Even when men do not know how to pray or for what they should ask, it is the Holy Spirit who prays in them that they would have what is needed, that God’s will would be done.

Likewise the Spirit helps us in our weakness; for we do not know how to pray as we ought, but the Spirit Himself intercedes for us with signs too deep for words. And He who searches the hearts of men knows what is the mind of the Spirit because the Spirit intercedes for the saints according to the will of God (Rom 8.26–27).

Thus the prayer in the Spirit, as well as the prayer for the Spirit, has as its purpose the “acquisition of the Spirit” so that by the “fruits of the Spirit” man would be holy and divine by God’s grace. This is the basic mystery of the spiritual life. For as Saint Augustine has said, the person who seeks the Lord has already been found by Him. The very seeking in prayer, when one knows not how to pray, makes a person already the dwelling place of God.

In his first letter to the Corinthians the Apostle Paul speaks of a special kind of prayer in the Spirit. It is the spiritual gift of “speaking in tongues.” With this particular gift the person praises God in a language he cannot understand. His “spirit prays” with ecstatic utterances, but his “mind remains unfruitful.” According to the apostle, who himself had this gift and says that it should not be forbidden, such prayer in the Spirit is without benefit to man unless it is accompanied with “some revelation or knowledge or prophecy [i.e. the directly inspired Word of God] or teaching.” He says that it should not be done in the public gathering of the church unless there be some interpretation and that even then there should be “only two, or at most three,” and that those who are “eager for manifestations of the Spirit should strive to excel in building up the church” and should “not be children in their thinking . . . but in thinking be mature.” He says that all should seek rather to prophesy, i.e. to speak the Word of God clearly and plainly so that those who observe Christians would declare that God is really among them and not consider them mad. He says finally that “all things should be done decently and in order” (cf. 1 Cor 12–14).

It is apparent that the gift of praying in the Spirit with tongues was the cause of no small confusion and disorder in the Corinthian Church, and that those having this gift of ecstatic prayer were disturbing and dividing the community by considering themselves more spiritual than others. Saint Paul insists that not all have the same gifts, and that tongues are but one of the gifts, the last of those mentioned, to serve as a sign not for those who already believe, but “for unbelievers” (1 Cor 14.22). In general it is clear that the sole purpose of the apostle’s extended discussion of the spiritual gifts, and his insistence on giving up “childish ways” in the pursuit of perfection when one becomes mature, was to rebuke the members of the Corinthian Church for their misuse and abuse of the spiritual gift of tongues.

There is no evidence in the spiritual tradition of the church that any of the saints had the gift of praying in tongues or that such kind of prayer was ever a part of the liturgy of the church.

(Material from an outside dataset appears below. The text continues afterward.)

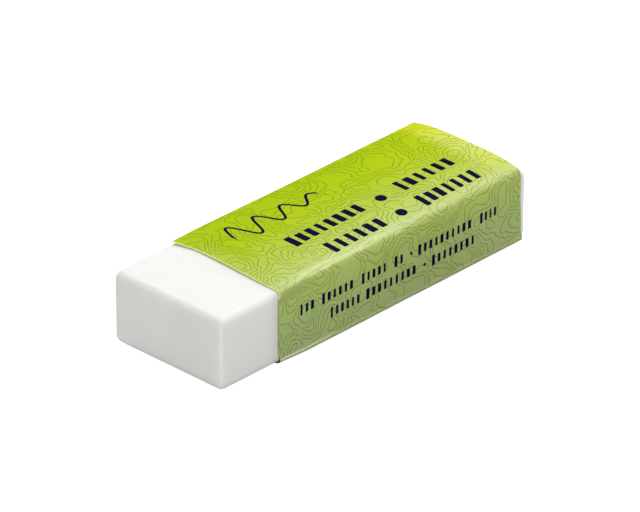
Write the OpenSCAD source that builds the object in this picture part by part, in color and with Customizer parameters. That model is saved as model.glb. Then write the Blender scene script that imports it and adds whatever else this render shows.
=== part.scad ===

The only mention that can be found of it, to our knowledge, was at the baptism of Montanus, a third-century heretic who left the Church to found his own spiritualist sect. If any of the saints or spiritual masters had this gift, they did not write about it or propagate it openly. It was unknown, for example, to Saint John Chrysostom by his own report, (cf. Commentary on Corinthians). Since a number of believers have this gift in our time, and since there are persons who seek it, it is critically important that this method of prayer be understood according to the counsels of St Paul and in the light of the teaching of the spiritual masters on prayer.